If a crypto exchange were to become insolvent in the US, the second threshold question would be Does it qualify for Chapter 11?
The answer is, the issue is likely to be litigated and the outcome is uncertain. For example, the exchange could be liquidated under a SIPA proceeding if found to have been required to register under the 1934 Act. Similarly, an exchange could be deemed to be a bank or, more likely, a commodities broker, each ineligible for Chapter 11 reorganization and subject to its own ad-hoc liquidation regime5.
If a court determines that an exchange is not an ineligible bank, stockbroker, or commodity broker, the exchange can be reorganized or liquidated under Chapter 11 or liquidated under Chapter 7. If the exchange has custody of customer cryptocurrency, the precise nature of the customers’ interest in stored cryptocurrency will have a major impact on various aspects of the case. See, 11 U.S.C. §541(d).
For example, a return of a customer’s cryptocurrency or proceeds prior to bankruptcy will not be avoidable as a preference or fraudulent transfer if the court determines it did not amount to a transfer of an “interest of the debtor in property.” The Supreme Court has interpreted that term to mean “property that would have been part of the estate had it not been transferred before the commencement of bankruptcy proceedings.” Begier v. IRS, 496 U.S. 53 (debtor’s payment of taxes taken from employee’s paychecks were not property of the debtor but funds held in trust for the government). Non-bankruptcy law will determine the rights of a customer who has a claim to cryptocurrency held by the exchanges or a third-party custodian working with the exchange. See, Butner v. United States, 440 U.S. 48 (1979). The voidability of transfers from an exchange to customers may also be limited by the “safe harbor” provisions of 11 U.S.C. §546(e).
One older case and two recent decisions may shed light on the rights of exchange customers. In the older case (Bullion Reserve of North America v. Bozek, 836 F.2d 1214 (9 Cir. 1988)), the debtor was in the business of purchasing precious metals for customers and storing the metals in a trust of which a debtor affiliate was trustee.

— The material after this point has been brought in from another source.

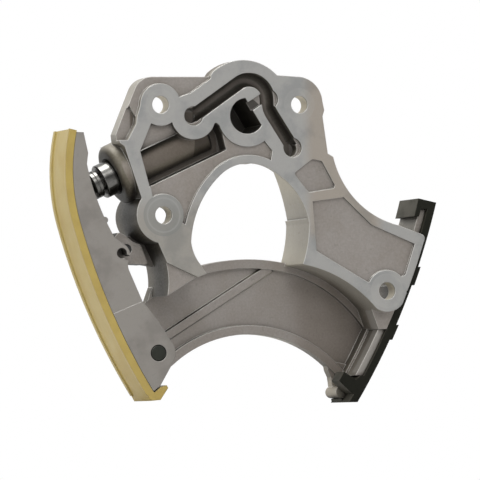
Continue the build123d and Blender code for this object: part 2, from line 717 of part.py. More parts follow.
    # Oil channel: straight walls over a round bottom, a well at each end and three shallow pockets
    with BuildSketch(depth_plane(0)):
        trace(channel_plan.line, line_width=CHANNEL_W)
    extrude(amount=-channel_side_depth, mode=Mode.SUBTRACT)
    with BuildSketch(Plane(origin=channel_floor.line @ 0, z_dir=channel_floor.line % 0)):
        Circle(CHANNEL_W / 2)
    sweep(path=channel_floor.line, mode=Mode.SUBTRACT)
    with BuildSketch(depth_plane(0)):
        with Locations(*CHANNEL_WELLS):
            Circle(CHANNEL_WELL_R)
    extrude(amount=-CHANNEL_DEPTH, mode=Mode.SUBTRACT)
    with BuildSketch(depth_plane(0)):
        with Locations(CHANNEL_START, CHANNEL_SIDE_POCKET, CHANNEL_END):
            Circle(CHANNEL_POCKET_R)
    extrude(amount=-CHANNEL_POCKET_DEPTH, mode=Mode.SUBTRACT)

housing.part.label = "housing"
export_step(housing.part, "parts/housing.step")

# Blade line of the arm: two arcs that meet without a kink
lean = (cos(radians(BLADE_LEAN)), sin(radians(BLADE_LEAN)))
upper_centre = (BLADE_JOIN[0] + BLADE_UPPER_R * lean[0], BLADE_JOIN[1] + BLADE_UPPER_R * lean[1])
lower_centre = (BLADE_JOIN[0] + BLADE_LOWER_R * lean[0], BLADE_JOIN[1] + BLADE_LOWER_R * lean[1])


def upper_blade(out, angle):
    """Point on the upper blade arc, a distance out from the arm's face."""
    return on_circle(upper_centre, BLADE_UPPER_R + out, angle)


def lower_blade(out, angle):
    """Point on the lower blade arc, a distance out from the arm's face."""
    return on_circle(lower_centre, BLADE_LOWER_R + out, angle)


def blade_strip(inner, outer):
    """Flat strip along the blade between two distances from the arm's face."""
    join = 180 + BLADE_LEAN
    top = BLADE_TOP_ANGLE - degrees(LINING_OVERHANG / BLADE_UPPER_R)
    upper_angles = [top, (top + join) / 2, join]
    lower_angles = [join, (join + BLADE_BOTTOM_ANGLE) / 2, BLADE_BOTTOM_ANGLE]
    with BuildSketch(Plane.XZ) as strip:
        with BuildLine():
            ThreePointArc(*[upper_blade(inner, a) for a in upper_angles])
            ThreePointArc(*[lower_blade(inner, a) for a in lower_angles])
            Line(lower_blade(inner, BLADE_BOTTOM_ANGLE), lower_blade(outer, BLADE_BOTTOM_ANGLE))
            ThreePointArc(*[lower_blade(outer, a) for a in reversed(lower_angles)])
            ThreePointArc(*[upper_blade(outer, a) for a in reversed(upper_angles)])
            Line(upper_blade(outer, top), upper_blade(inner, top))
        make_face()
    return strip.sketch_local


hub_depth = WEB_FRONT - WEB_RIM_H - HUB_AXIAL_GAP
tip_face = PISTON_FRONT - TIP_NECK_L - TIP_T - TIP_CROWN
blade_join_angle = 180 + BLADE_LEAN

with BuildPart() as tensioner_arm:
    with BuildSketch(depth_plane(ARM_FRONT + HUB_STEP)) as arm_outline:
        with BuildLine():
            ThreePointArc(
                upper_blade(0, BLADE_TOP_ANGLE),
                upper_blade(0, (BLADE_TOP_ANGLE + blade_join_angle) / 2),
                BLADE_JOIN,
            )
            ThreePointArc(
                BLADE_JOIN,
                lower_blade(0, (BLADE_BOTTOM_ANGLE + blade_join_angle) / 2),
                lower_blade(0, BLADE_BOTTOM_ANGLE),
            )
            Polyline(lower_blade(0, BLADE_BOTTOM_ANGLE), (-33.3, -113.2), (-30.8, -111.2))
            Line((-30.8, -111.2), on_circle(PIVOT, HUB_R, -30))
            ThreePointArc(*[on_circle(PIVOT, HUB_R, angle) for angle in (-30, 0, 24)])
            ThreePointArc(on_circle(PIVOT, HUB_R, 24), (-30.4, -86.9), (-37.4, -78.0))
            Line((-37.4, -78.0), (-42.6, -65.9))
            ThreePointArc((-42.6, -65.9), (-43.2, -63.8), (-43.0, -61.7))
            ThreePointArc((-43.0, -61.7), (-42.3, -58.6), (-44.9, -55.0))
            Line((-44.9, -55.0), (-48.6, -52.3))
            ThreePointArc((-48.6, -52.3), (-56.0, -35.9), (-59.4, -23.3))
            Polyline((-59.4, -23.3), (-58.8, -18.9), (-60.5, -10.7), upper_blade(0, BLADE_TOP_ANGLE))
        make_face()
    extrude(amount=ARM_FRONT + HUB_STEP - ARM_BACK)

    # Raised hub face and the shorter rear of the hub
    with BuildSketch(depth_plane(ARM_FRONT + HUB_STEP)):
        add(arm_outline.sketch_local)
        with BuildLine():
            Polyline(HUB_STEP_LEFT, HUB_STEP_RIGHT, (0, HUB_STEP_RIGHT[1]), (0, -REACH), (-REACH, -REACH))
            Line((-REACH, -REACH), HUB_STEP_LEFT)
        make_face(mode=Mode.INTERSECT)
    extrude(amount=HUB_STEP)
    with BuildSketch(depth_plane(hub_depth)):
        with Locations((PIVOT[0], HUB_RELIEF_TOP)):
            Rectangle(REACH, REACH, align=(Align.CENTER, Align.MAX))
    extrude(amount=hub_depth - ARM_BACK, mode=Mode.SUBTRACT)

    # Slot behind the lock hole, an arc about the pivot that passes over the bracket's lug
    lug_reach = [hypot(p[0] - PIVOT[0], p[1] - PIVOT[1]) for p in LUG_OUTLINE]
    lug_angle = max(degrees(atan2(p[1] - PIVOT[1], p[0] - PIVOT[0])) for p in LUG_OUTLINE)
    slot_angle = lug_angle + ARM_SWING_IN + degrees(LUG_GAP / max(lug_reach))
    with BuildSketch(depth_plane(LUG_FRONT - LUG_GAP)):
        with Locations(PIVOT):
            Circle(max(lug_reach) + LUG_GAP)
            Circle(min(lug_reach) - LUG_GAP, mode=Mode.SUBTRACT)
        with BuildLine():
            Polyline(PIVOT, on_circle(PIVOT, REACH, slot_angle), (PIVOT[0], REACH), (0, REACH), PIVOT)
        make_face(mode=Mode.INTERSECT)
    extrude(amount=LUG_FRONT - LUG_GAP - ARM_BACK, mode=Mode.SUBTRACT)

    # Pad that the piston pushes on, and the ejector nub
    with BuildSketch(mouth_plane.offset(tip_face - PAD_GAP)):
        Circle(PAD_R)
    extrude(amount=-PAD_L)
    with BuildSketch(depth_plane(NUB_FRONT)):
        with Locations(NUB):
            Circle(NUB_R)
    extrude(amount=-NUB_W)

    with Locations(depth_plane(0)):
        with Locations(PIVOT):
            Hole(PIN_R + PIN_RUNNING_CLEARANCE)
        with Locations(LOCK_HOLE):
            Hole(LOCK_HOLE_R)
        with Locations(LOCK_SIDE_HOLE):
            Hole(LOCK_SIDE_HOLE_R)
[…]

The debtor did not hold sufficient inventory through the affiliate to satisfy all customer claims. Within 90 days of the debtor’s bankruptcy, a customer received a shipment of his metals. The court found that any express trust would have been with the affiliate, and even if there was a trust, the customer was not able to trace his funds to the metal. Thus, the metal was property of the debtor and the transfer could be avoided as a preference.
In a more recent case (In re Land America Financial Group, Inc., 412 B.R. 800, (Bankr. E.D. Va. 2009)), the debtor was in the business of serving as an intermediary for tax-free like-kind exchanges. A customer of the debtor executed a series of exchange management control agreements with the debtor to set up customer sub-accounts. Funds from the sales of the customer’s property were placed in the sub-accounts. The court found that the agreements, lacking explicit “trust” language, did not create an express or resulting trust because the agreement could have established a trust if intended. Thus, the court dismissed the customer’s complaint to turn over the funds in the sub-account.
The most recent case is eerily reminiscent of the Refco litigation, to which I was a customer-party. We settled with the holders of the non-customer accounts, so the issue was never adjudicated. But the court in Secure Leverage Group, Inc. v. Bodenstein, 558 B.R. 226 (N.D. Ill. 2016), declined to impose a resulting trust on customer funds held by a commodity broker in a liquidation under Subchapter IV of Chapter 7 of the Bankruptcy Code. The debtor, a futures commission merchant, dealt primarily in futures contracts traded on an exchange but also invested customer funds in foreign currency and spot metal transactions sold “over the counter.” Under its agreement with the foreign currency and metal customers, the debtor was not required to hold their funds in segregated accounts, as the law required for funds of customers investing in exchange-traded futures contracts.
The district court found that the customers investing in foreign currencies and metals were not “customers” protected under subchapter IV of Chapter 7 and the customers failed to prove by clear and convincing evidence that the parties intended to establish a trust under state law. The customers would thus be treated as general unsecured creditors.
As the title of this post foreshadowed, if an exchange ever files in the US, the courts will be confronted with difficult questions concerning the nature of cryptocurrency, the status of the operations of the exchange, and the relationship of customers to cryptocurrency in the custody of the exchange. It will indeed be a litigious and expensive nightmare.
1 IRS Notice 2014-21.
2 Application of FinCEN’s Regulations to Persons Administering, Exchanging or Using Virtual Currencies.
3 CFTC v. McDonnell, 287, F. Supp. 3rd 213,228 (EDNY 2018)
4 US v. Zaslavskiy, 2018 WL 4346339 (EDNY 2018)
5 Although not eligible for Chapter 11, both stockbrokers and commodity brokers are eligible for Chapter 7 liquidation in accordance with Subchapter III and Subchapter IV, respectively.